It's been a little more than a month since Ukraine's military launched a surprise offensive into Russian territory near the city of Kursk. What started as an incursion designed to relieve pressure on Ukraine's Eastern front has become a major military engagement involving thousands of troops and at least two brigades of Ukrainian armor.
The Russian military has been slow to respond to the offensive. At the same time, Russian forces in Eastern Ukraine continue their methodical and bloody advance in the Donbas region. It doesn't appear that Russian President Vladimir Putin will transfer troops westward to deal with the Ukrainian offensive, dealing a blow to Ukraine's strategic objectives with the incursion.
One unintended consequence of Ukraine's offensive has been the effect on Russia's elites. Putin's war narrative has been blown up by Ukraine's bold attack, giving the lie to the Russian president's confident assertions that Ukraine was finished and the war might be over by next summer. According to both the British and American intelligence chiefs, this has triggered some doubts about the wisdom of the war from Putin's cronies and advisors.
MI6 chief Richard Moore and CIA director Bill Burns made a historic joint appearance at a London conference sponsored by the Financial Times. Burns said the Kursk offensive was "a significant tactical achievement” that had raised morale and exposed Russia’s weaknesses. It has “raised questions . . . across the Russian elite about where is this all headed,” he said.

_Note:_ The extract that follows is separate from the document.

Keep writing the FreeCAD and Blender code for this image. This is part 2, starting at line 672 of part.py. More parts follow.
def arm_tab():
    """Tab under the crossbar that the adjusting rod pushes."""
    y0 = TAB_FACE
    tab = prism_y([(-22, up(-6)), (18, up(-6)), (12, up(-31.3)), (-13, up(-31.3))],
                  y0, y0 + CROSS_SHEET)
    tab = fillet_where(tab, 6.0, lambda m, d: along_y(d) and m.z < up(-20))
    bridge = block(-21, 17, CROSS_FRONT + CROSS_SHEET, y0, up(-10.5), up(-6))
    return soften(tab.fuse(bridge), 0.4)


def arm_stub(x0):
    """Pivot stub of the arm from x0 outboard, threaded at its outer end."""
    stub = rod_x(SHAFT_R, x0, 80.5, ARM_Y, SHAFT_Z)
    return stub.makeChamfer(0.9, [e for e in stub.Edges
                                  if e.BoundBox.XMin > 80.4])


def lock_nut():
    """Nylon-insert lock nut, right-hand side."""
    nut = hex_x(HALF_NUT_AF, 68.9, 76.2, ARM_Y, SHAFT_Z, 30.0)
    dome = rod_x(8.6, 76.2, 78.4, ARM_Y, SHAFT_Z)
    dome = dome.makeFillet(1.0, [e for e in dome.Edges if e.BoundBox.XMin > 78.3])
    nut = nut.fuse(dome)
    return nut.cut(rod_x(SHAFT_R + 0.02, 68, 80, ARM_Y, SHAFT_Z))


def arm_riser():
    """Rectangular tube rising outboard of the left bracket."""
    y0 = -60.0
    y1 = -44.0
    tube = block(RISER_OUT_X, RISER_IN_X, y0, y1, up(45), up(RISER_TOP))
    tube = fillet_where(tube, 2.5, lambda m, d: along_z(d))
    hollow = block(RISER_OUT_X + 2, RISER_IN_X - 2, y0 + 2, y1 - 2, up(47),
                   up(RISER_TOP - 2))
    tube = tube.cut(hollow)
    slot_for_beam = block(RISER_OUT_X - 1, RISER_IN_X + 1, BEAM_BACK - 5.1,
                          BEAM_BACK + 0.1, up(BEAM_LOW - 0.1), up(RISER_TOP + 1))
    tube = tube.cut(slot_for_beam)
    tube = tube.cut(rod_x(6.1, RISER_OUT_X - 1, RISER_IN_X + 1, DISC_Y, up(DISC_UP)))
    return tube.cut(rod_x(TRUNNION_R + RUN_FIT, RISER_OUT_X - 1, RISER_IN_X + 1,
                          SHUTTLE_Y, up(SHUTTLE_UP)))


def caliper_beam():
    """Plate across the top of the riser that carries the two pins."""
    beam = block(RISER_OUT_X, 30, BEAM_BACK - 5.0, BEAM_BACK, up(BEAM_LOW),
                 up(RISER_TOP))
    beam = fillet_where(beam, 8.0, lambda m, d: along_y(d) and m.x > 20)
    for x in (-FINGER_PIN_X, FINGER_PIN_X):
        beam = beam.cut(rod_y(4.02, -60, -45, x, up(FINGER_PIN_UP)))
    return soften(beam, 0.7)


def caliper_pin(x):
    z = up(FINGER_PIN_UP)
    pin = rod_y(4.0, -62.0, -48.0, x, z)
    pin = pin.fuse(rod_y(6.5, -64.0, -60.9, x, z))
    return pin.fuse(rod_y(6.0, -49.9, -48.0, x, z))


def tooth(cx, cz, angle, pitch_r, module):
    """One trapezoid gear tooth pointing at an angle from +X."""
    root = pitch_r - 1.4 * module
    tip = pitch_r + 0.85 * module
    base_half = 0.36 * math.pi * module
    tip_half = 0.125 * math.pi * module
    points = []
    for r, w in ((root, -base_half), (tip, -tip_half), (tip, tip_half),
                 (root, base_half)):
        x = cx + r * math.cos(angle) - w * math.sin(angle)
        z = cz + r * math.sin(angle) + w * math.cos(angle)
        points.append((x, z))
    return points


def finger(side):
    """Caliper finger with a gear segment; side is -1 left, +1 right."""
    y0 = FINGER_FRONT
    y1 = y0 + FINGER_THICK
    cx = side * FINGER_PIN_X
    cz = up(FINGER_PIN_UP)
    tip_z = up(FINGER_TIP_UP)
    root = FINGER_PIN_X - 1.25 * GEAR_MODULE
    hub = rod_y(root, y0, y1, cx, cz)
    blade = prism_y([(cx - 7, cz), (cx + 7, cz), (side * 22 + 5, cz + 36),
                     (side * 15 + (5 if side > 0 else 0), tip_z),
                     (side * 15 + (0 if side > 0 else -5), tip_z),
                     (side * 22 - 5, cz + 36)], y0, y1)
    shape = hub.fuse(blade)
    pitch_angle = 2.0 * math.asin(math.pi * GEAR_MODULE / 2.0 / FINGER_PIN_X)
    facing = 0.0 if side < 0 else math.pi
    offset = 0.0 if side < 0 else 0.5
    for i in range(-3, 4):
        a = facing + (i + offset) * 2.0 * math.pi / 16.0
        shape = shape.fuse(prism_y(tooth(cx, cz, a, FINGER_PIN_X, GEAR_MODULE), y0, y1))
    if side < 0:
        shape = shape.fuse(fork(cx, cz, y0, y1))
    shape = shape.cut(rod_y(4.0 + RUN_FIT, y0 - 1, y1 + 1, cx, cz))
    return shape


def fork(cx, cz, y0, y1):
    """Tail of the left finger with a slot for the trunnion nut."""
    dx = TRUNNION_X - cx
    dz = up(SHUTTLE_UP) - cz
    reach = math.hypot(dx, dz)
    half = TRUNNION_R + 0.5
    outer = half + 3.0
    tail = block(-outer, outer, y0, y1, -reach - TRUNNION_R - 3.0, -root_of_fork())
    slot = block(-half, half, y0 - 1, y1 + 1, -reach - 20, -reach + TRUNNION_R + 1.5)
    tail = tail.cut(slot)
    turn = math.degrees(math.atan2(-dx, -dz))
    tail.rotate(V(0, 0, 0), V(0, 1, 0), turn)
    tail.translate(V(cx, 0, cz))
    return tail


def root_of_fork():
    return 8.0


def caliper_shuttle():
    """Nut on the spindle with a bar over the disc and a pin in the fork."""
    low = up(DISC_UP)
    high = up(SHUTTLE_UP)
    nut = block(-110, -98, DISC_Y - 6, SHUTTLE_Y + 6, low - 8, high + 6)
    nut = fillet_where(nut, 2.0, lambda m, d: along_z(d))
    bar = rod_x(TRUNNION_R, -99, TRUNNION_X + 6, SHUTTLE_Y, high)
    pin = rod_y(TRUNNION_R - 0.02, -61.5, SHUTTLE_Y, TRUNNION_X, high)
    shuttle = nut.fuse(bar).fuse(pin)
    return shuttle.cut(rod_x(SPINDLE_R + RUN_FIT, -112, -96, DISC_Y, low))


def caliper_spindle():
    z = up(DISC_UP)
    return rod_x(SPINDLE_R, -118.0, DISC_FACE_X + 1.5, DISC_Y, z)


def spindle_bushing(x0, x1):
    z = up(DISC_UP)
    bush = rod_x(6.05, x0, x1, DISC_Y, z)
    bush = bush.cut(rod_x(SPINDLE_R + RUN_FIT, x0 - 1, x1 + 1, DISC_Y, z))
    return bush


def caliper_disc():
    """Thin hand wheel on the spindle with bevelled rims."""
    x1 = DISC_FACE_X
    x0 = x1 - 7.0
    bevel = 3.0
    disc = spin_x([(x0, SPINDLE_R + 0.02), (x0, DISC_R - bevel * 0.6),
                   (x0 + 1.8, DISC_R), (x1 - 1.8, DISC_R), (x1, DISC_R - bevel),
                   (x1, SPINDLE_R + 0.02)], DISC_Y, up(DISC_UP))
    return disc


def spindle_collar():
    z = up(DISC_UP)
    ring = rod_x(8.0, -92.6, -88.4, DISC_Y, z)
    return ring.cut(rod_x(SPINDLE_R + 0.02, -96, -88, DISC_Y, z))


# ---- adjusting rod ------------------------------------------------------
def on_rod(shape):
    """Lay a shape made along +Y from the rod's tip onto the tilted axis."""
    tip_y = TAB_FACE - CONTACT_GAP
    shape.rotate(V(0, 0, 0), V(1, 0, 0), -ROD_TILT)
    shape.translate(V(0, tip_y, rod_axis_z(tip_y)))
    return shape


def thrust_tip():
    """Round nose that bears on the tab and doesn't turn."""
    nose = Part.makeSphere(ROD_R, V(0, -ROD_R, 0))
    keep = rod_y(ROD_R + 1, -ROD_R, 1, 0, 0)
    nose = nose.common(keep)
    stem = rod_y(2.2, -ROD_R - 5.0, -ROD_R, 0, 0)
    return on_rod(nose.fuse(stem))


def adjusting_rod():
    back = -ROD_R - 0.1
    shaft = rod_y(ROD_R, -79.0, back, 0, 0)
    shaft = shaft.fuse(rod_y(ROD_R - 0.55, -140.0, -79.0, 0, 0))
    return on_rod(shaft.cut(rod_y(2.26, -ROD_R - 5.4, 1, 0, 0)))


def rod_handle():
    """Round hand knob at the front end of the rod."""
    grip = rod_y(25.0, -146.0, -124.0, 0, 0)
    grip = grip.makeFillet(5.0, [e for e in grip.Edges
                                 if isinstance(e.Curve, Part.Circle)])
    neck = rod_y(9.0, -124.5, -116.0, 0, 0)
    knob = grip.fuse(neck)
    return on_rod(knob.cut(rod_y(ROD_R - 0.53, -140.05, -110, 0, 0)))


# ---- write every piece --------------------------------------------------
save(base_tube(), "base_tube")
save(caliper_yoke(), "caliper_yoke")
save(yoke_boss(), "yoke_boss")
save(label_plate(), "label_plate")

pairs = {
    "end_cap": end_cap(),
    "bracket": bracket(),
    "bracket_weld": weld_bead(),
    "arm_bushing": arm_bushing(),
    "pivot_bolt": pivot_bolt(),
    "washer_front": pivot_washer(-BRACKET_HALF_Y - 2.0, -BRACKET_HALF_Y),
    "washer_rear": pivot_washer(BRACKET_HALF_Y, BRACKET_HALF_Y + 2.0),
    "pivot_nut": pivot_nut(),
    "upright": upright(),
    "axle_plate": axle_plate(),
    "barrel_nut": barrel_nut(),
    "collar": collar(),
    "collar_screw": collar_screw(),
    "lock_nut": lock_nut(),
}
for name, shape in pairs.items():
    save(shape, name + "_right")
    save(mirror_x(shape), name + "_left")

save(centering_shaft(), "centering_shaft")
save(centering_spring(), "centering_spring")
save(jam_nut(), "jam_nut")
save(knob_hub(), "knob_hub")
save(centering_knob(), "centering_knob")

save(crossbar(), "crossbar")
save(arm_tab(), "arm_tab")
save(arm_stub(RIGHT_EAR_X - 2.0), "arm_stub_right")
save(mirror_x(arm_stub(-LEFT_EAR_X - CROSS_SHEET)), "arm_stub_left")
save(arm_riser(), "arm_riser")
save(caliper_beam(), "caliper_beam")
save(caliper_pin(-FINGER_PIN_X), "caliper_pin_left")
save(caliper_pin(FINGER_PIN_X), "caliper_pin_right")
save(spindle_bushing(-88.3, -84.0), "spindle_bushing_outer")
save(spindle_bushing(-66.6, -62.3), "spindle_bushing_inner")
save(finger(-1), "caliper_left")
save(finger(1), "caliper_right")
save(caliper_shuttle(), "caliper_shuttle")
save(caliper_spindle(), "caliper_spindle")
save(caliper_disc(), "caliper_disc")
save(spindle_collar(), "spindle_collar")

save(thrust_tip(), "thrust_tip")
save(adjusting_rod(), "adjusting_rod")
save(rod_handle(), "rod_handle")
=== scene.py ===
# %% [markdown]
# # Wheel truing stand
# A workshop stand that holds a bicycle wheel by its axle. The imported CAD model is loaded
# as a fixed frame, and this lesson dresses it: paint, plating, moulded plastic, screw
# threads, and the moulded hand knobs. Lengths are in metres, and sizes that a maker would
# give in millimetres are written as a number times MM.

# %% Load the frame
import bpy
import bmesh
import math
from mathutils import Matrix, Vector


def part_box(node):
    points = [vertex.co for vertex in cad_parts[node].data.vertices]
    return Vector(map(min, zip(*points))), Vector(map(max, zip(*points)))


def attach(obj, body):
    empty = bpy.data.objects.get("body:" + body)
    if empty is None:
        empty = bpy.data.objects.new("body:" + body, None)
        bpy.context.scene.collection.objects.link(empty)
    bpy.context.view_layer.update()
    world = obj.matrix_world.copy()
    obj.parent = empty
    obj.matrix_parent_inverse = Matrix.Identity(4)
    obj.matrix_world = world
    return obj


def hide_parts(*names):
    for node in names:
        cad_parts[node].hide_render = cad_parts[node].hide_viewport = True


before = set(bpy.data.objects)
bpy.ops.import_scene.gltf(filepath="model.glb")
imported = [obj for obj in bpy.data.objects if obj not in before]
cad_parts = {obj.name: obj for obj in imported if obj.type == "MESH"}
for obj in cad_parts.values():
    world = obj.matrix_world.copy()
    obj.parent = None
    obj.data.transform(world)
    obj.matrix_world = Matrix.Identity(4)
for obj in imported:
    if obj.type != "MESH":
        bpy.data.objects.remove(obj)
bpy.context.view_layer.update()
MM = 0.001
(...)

Moore said raising questions did not mean that Putin was losing his grip on power. Moore said it would be wrong to “confuse a tight grip on power with a stable grip,” especially as the Kursk incursion had “brought the war home to ordinary Russians.”
Both also said it would be wrong to take Putin’s threats of nuclear escalation lightly but that the west should not be unnecessarily intimidated. “Putin is a bully and is going to continue sabre-rattling from time to time,” Burns said.

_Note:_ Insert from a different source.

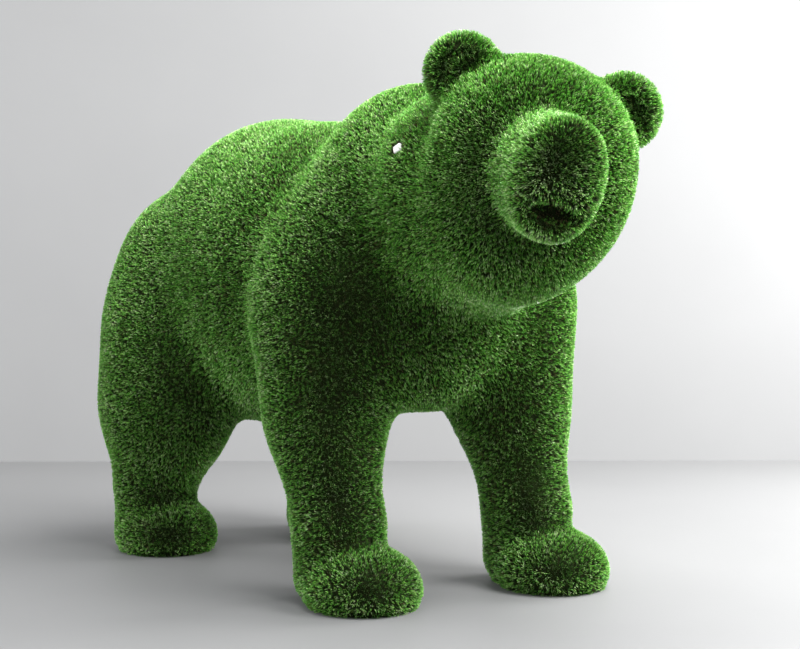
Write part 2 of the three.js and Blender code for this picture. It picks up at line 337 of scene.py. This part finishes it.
# The solid's own surface: its corners, its faces and how it faces at each corner. The soles don't
# count for that, so the turf stands straight out beside the floor
touching = 0.001
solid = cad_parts["turf_bear"].data
solid.calc_loop_triangles()
points = np.empty(len(solid.vertices) * 3)
solid.vertices.foreach_get("co", points)
points = points.reshape(-1, 3)
triangles = np.empty(len(solid.loop_triangles) * 3, np.int64)
solid.loop_triangles.foreach_get("vertices", triangles)
points, same = np.unique(points.round(6), axis=0, return_inverse=True)
triangles = same.ravel()[triangles].reshape(-1, 3)
triangles = triangles[(triangles != np.roll(triangles, 1, axis=1)).all(1)]
isSole = (points[triangles][:, :, 2] < touching).all(1)
walls = triangles[~isSole]
edgeA = points[walls[:, 1]] - points[walls[:, 0]]
edgeB = points[walls[:, 2]] - points[walls[:, 0]]
crossed = np.cross(edgeA, edgeB)
facing = np.zeros_like(points)
for n in range(3):
    to = unit(points[walls[:, (n + 1) % 3]] - points[walls[:, n]])
    fro = unit(points[walls[:, (n + 2) % 3]] - points[walls[:, n]])
    corner = np.arccos(np.clip((to * fro).sum(1), -1, 1))
    np.add.at(facing, walls[:, n], unit(crossed) * corner[:, None])
facing = unit(facing)
onFloor = points[:, 2] < touching
facing[onFloor, 2] = 0
facing[onFloor] = unit(facing[onFloor])


# A point inside each chosen face, lifted off the flat to the round surface, and how it faces
def roundPoint(faces, weights):
    roundness = 0.7
    at = points[faces]
    way = facing[faces]
    flat = (weights[:, :, None] * at).sum(1)
    off = ((flat[:, None] - at) * way).sum(2, keepdims=True)
    lifted = (weights[:, :, None] * (flat[:, None] - off * way)).sum(1)
    place = (1 - roundness) * flat + roundness * lifted
    place[:, 2] = np.where(flat[:, 2] < touching, 0, np.maximum(place[:, 2], 0))
    return place, unit((weights[:, :, None] * way).sum(1))


# Skin: the solid drawn in by the depth of the pile, each face divided in four
def makeSkin():
    sides = np.concatenate([triangles[:, [n, (n + 1) % 3]] for n in range(3)])
    halved, which = np.unique(np.sort(sides, 1), axis=0, return_inverse=True)
    weights = np.zeros((len(halved), 3))
    weights[:, :2] = 0.5
    middle, middleWay = roundPoint(np.column_stack([halved, halved[:, 0]]), weights)
    flatEdge = onFloor[halved].all(1)
    middle[flatEdge] = points[halved[flatEdge]].mean(1)
    places = np.concatenate([points, middle])
    ways = np.concatenate([facing, middleWay])
    low = places[:, 2] < touching
    ways[low, 2] = 0
    places = places - ways * blades["pile"]
    places[low, 2] = 0
    a, b, c = triangles.T
    ab, bc, ca = which.ravel().reshape(3, -1) + len(points)
    faces = np.concatenate([
        np.column_stack([a, ab, ca]),
        np.column_stack([ab, b, bc]),
        np.column_stack([ca, bc, c]),
        np.column_stack([ab, bc, ca]),
    ])
    return meshFrom("turf_skin", places, faces, thatchMaterial, smooth=True)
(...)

Asked whether Iran had shipped short-range ballistic missiles to Russia, Burns said that doing so would “mark a dramatic escalation”.
Moore said that if Russia did use Iranian missiles in Ukraine, alongside the drones that Tehran had already supplied, it would be “very obvious”
The commander in chief of the Ukrainian military, Col. Gen. Oleksandr Syrskyi, claims the strategy of the Kursk offensive is working. He told CNN that the Kursk operation “reduced the threat of an enemy offensive” and that Russia was preparing a major offensive in the region with tens of thousands of troops.
Syrskyi also claims that the Kursk operation had stymied the Russian advance in Eastern Ukraine's Donbas region.
“Over the last six days the enemy hasn’t advanced a single meter in the Pokrovsk direction. In other words, our strategy is working,” he said. “We’ve taken away their ability to maneuver and to deploy their reinforcement forces from other directions … and this weakening has definitely been felt in other areas.”
On the other hand, Moscow claims to have taken a strategic crossroads just 7 miles from Pokrovsk.
Russia's defence ministry said its forces had taken the town of Novohrodivka, which lies 12 km (7 miles) from Pokrovsk, an important rail and road hub for Ukrainian forces in the area. The town had a population of 14,000 before the war.
Yuri Podolyaka, an influential Ukrainian-born, pro-Russian military blogger, published maps showing Russian forces attacking beyond Novohrodivka in at least two places less than 7 km (4 miles) from Pokrovsk.
The General Staff of the Ukrainian military, in a late afternoon report, described the situation as "tense" throughout the Pokrovsk sector and said "fierce battles" gripped areas around several towns, including Novohrodivka.
"So far, the enemy has carried out 23 assaults on Ukrainian positions," the report said. Battles are going on in six locations."
So maybe things aren't going quite as well in Donbas as the Ukrainians would have us believe. Or perhaps Russia is exaggerating its gains. What we know for sure is that the Kursk offensive has reinvigorated Ukraine's troops and brought a ray of light to Ukraine's civilians, who are going to have to endure a long, dark winter.